Инстербург, до востребования | страница 28



Как выяснилось позже, овца понаписала обо мне в своём журнале всякой чепухи. Она, видите ли, «добилась своего». От меня. Не я собиралась при первой же возможности растлить её, а она долго добивалась от меня согласия. Ещё выяснилось, что я её ревную. Я в принципе не ревнива, а уж такое существо и тем более ревновать бессмысленно. Напротив, я с удовольствием отдала бы её роте солдат: по крайней мере, она умерла бы счастливой. Я прочитала одну из её дурацких записей о том, как она хотела бы подавлять меня морально, и что она представляет себя мужчиной, Марлоном Брандо в фильме «Последнее танго в Париже», а меня — героиней Марии Шнайдер, и сказала ей: ты много на себя берёшь. Она не сообразила, что причина моего плохого настроения — её беспомощные попытки навязать мне роль, противоречащую моей природе, и решила, что я ревную. Не помню, к кому. Она продолжала лепетать какой-то бред; что мне оставалось делать?

Как обычно, я старалась бить так, чтобы не осталось синяков. У меня не всегда это получается, я ведь не работала в ОМОНе, как наша любимая охранница.

Это очень замороченная разновидность мазохизма, постараюсь попроще объяснить. Человеку мало играть роль жертвы и открыто признаваться в этом. Надо называть себя активным садистом при полном несоответствии заявленным претензиям, чтобы ещё больше обломаться и получить от этого свой мазохистский кайф. Я её понимала. Когда-то я называла себя христианкой и гуманисткой: под маской гуманизма не только удобнее мучить людей, но и удовольствия больше.

Вскоре Наталья начала доставать меня звонками в неурочное время, слезами, признаниями в идиотской любви — точь-в-точь одна девчушка из народа, которая попыталась уйти ко мне от своего ёбаря, тот её отлупил, а на следующий день она чуть его не убила, кажется, топором, и попала в колонию, откуда продолжала строчить мне дурацкие sms. Я отказалась поселить её у себя после освобождения, и потоки сообщений постепенно иссякли.

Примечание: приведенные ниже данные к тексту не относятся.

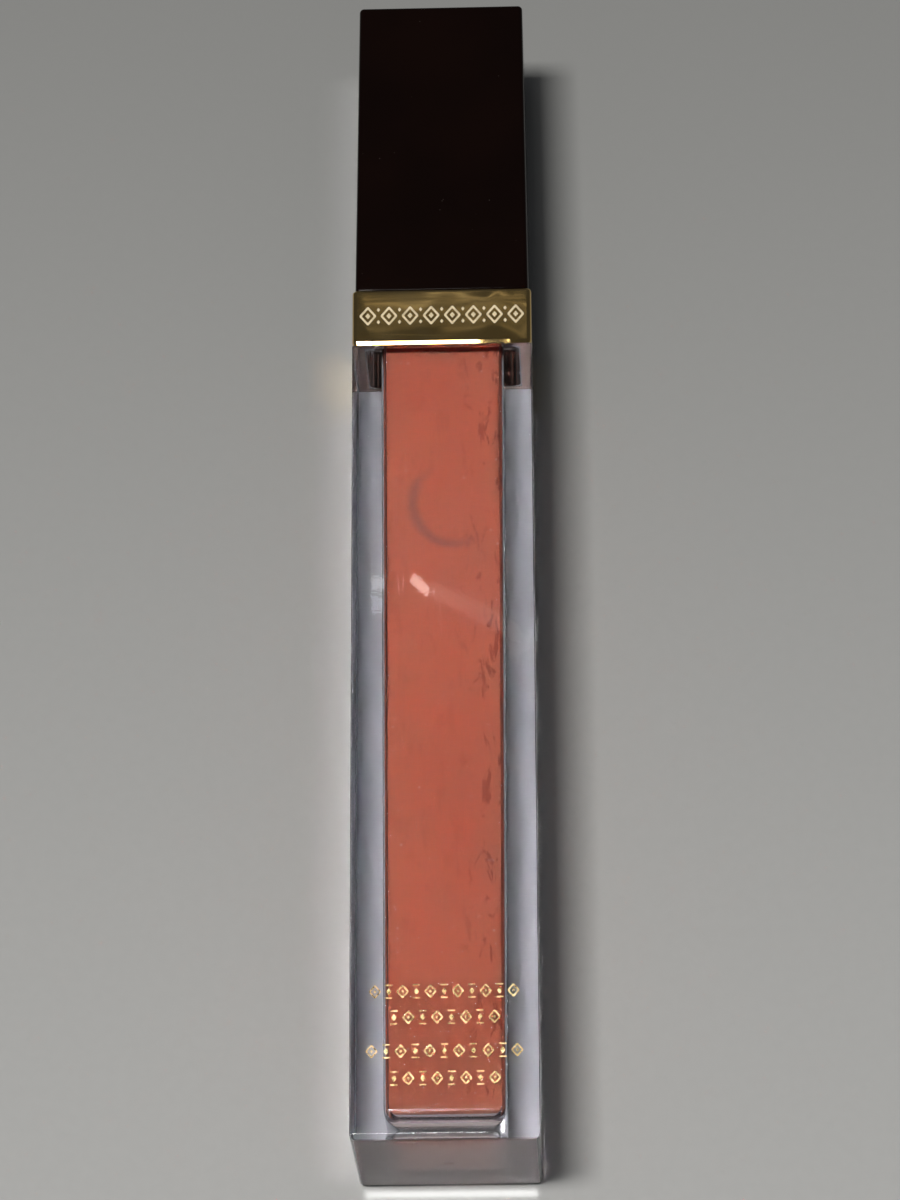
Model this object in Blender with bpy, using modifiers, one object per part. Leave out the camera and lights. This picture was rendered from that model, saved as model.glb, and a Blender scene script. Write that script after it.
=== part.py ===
"""A square lip gloss tube lying on its back, with a screw cap that carries a brush on a wand.

Every piece is modelled standing up, with the tube's axis along its own Z and z = 0 at the
middle of the base end. Empties on that axis, one for each group that moves, then lay the
pieces down, so that the tube lies along Y with its cap towards +Y and its front facing +Z.
"""

import math

import bmesh
import bpy

# Outside of the tube
BODY_WIDTH = 0.0170
JACKET_LENGTH = 0.0770
COLLAR_GAP = 0.0003
COLLAR_HEIGHT = 0.00545
CAP_LENGTH = 0.0306
CAP_WIDTH_BASE = 0.01645
CAP_WIDTH_TOP = 0.01585
JACKET_EDGE = 0.0003
COLLAR_EDGE = 0.00035
CAP_EDGE = 0.0004

# Fits
FIT_GAP = 0.0001
CLOSE_GAP = 0.00005
CUT_OVERRUN = 0.001

# Clear jacket, with a narrower shoulder that the collar sits round
SHOULDER_WIDTH = 0.0145
SHOULDER_CORNER = 0.0010
SHOULDER_TOP_Z = 0.0809
CAVITY_WIDTH_BASE = 0.0110
CAVITY_WIDTH_TOP = 0.0116
CAVITY_FLOOR = 0.0018
CAVITY_CORNER = 0.0013

# Inner vial
VIAL_WIDTH_BASE = 0.01076
VIAL_WIDTH_TOP = 0.01136
VIAL_WALL = 0.0004
VIAL_BASE_Z = 0.0021
VIAL_FLOOR = 0.00065
VIAL_CORNER = 0.0011
CHAMBER_CORNER = 0.0008
CHAMBER_TOP_Z = 0.0804
FLANGE_WIDTH = 0.0144
FLANGE_CORNER = 0.0009
FLANGE_HEIGHT = 0.0010
NECK_RADIUS = 0.0046
NECK_BORE = 0.0035
NECK_TOP_Z = 0.0910

# Screw thread: rounded beads on the neck and in the inner cap
THREAD_PITCH = 0.0030
THREAD_TURNS = 1.25
NECK_THREAD_Z = 0.0842
NECK_BEAD = 0.00055
CAP_BEAD = 0.0005
CAP_BEAD_DROP = 0.0009
THREAD_RUNOUT = 0.1
THREAD_END_SCALE = 0.35
THREAD_STEPS_PER_TURN = 40

# Wiper
WIPER_TUBE = 0.0034
WIPER_WALL = 0.0005
WIPER_FLANGE = 0.0044
WIPER_FLANGE_HEIGHT = 0.0006
WIPER_CONE_Z = 0.0846
WIPER_LIP_Z = 0.0824
WIPER_ORIFICE = 0.00125

# Closure inside the cap
SEAL_HEIGHT = 0.0009
SEAL_HOLE = 0.00135
CUP_BORE = 0.00535
CUP_RADIUS = 0.0063
CUP_BOTTOM_Z = 0.08305
CUP_CEILING = 0.0014
SOCKET_BORE = 0.00175
SOCKET_RADIUS = 0.0030
SOCKET_HEIGHT = 0.0078
SOCKET_END = 0.0013
PLATE_WIDTH = 0.0135
PLATE_TOP_WIDTH = 0.0131
PLATE_CORNER = 0.0006
PLATE_HEIGHT = 0.0013
SHELL_WALL = 0.0012
COLLAR_WALL = 0.0011
COLLAR_TOP_WALL = 0.0007
COLLAR_HOLE = 0.0054

# Wand and brush
STEM_RADIUS = 0.0011
STEM_HEAD_RADIUS = 0.00165
STEM_HEAD_LENGTH = 0.0072
STEM_TIP_Z = 0.0175
TUFT_BORE = 0.0008
TUFT_BORE_DEPTH = 0.0030
TUFT_ROOT = 0.00070
TUFT_BELLY = 0.00150
TUFT_BELLY_AT = 0.4
TUFT_TIP_Z = 0.0078
TUFT_ROOT_DEPTH = 0.0019
ANCHOR_LENGTH = 0.0014
ANCHOR_WIDTH = 0.0004
ANCHOR_HEIGHT = 0.0006
WAND_HOLE = 0.00175
WAND_HOLE_MARGIN = 0.0008

# Mesh fineness
ROUND_STEPS = 40
TUFT_STEPS = 12
CORNER_SEGMENTS = 3
BEAD_RESOLUTION = 2
EDGE_SEGMENTS = 2
SHARP_ANGLE = 60
MERGE = 0.000001

# Positions that follow from the dimensions above
COLLAR_Z = JACKET_LENGTH + COLLAR_GAP
COLLAR_TOP_Z = COLLAR_Z + COLLAR_HEIGHT
SHELL_Z = COLLAR_TOP_Z + CLOSE_GAP
TOTAL_LENGTH = SHELL_Z + CAP_LENGTH
CHAMBER_FLOOR_Z = VIAL_BASE_Z + VIAL_FLOOR
FLANGE_Z = SHOULDER_TOP_Z + CLOSE_GAP
FLANGE_TOP_Z = FLANGE_Z + FLANGE_HEIGHT
WIPER_TOP_Z = NECK_TOP_Z + CLOSE_GAP + WIPER_FLANGE_HEIGHT
SEAL_Z = WIPER_TOP_Z + FIT_GAP
CEILING_Z = SEAL_Z + SEAL_HEIGHT + FIT_GAP
CEILING_TOP_Z = CEILING_Z + CUP_CEILING
SOCKET_TOP_Z = CEILING_TOP_Z + SOCKET_HEIGHT
STEM_HEAD_Z = CEILING_Z + FIT_GAP
STEM_TOP_Z = STEM_HEAD_Z + STEM_HEAD_LENGTH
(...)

Пару раз я пыталась избавиться от овцы. Когда я вежливо намекнула ей, что нам лучше остаться друзьями, она жалко улыбнулась, обозвала меня дьяволицей и поспешила по лестнице прочь. Её мать уже раза четыре звонила и требовала вернуться (было целых девять вечера) разогреть картошку (в отсутствие овцы, видимо, картошку никто не мог разогреть), и даже чай они без неё, наверно, заварить не могли, так далеко зашла практика семейного симбиоза. Овца брала трубку и начинала бессовестно врать. Она не спит с другой женщиной, она сидит в кафе «Роковое влечение» — к слову, на редкость мерзкой и грязной, полной говнарей забегаловке, которую уже закрыли. Сильно подозреваю, что родственники, в свою очередь, подозревали правду, но из этических соображений об этом умалчивали. Ничего эта овца толком не умела — ни врать, ни говорить правду.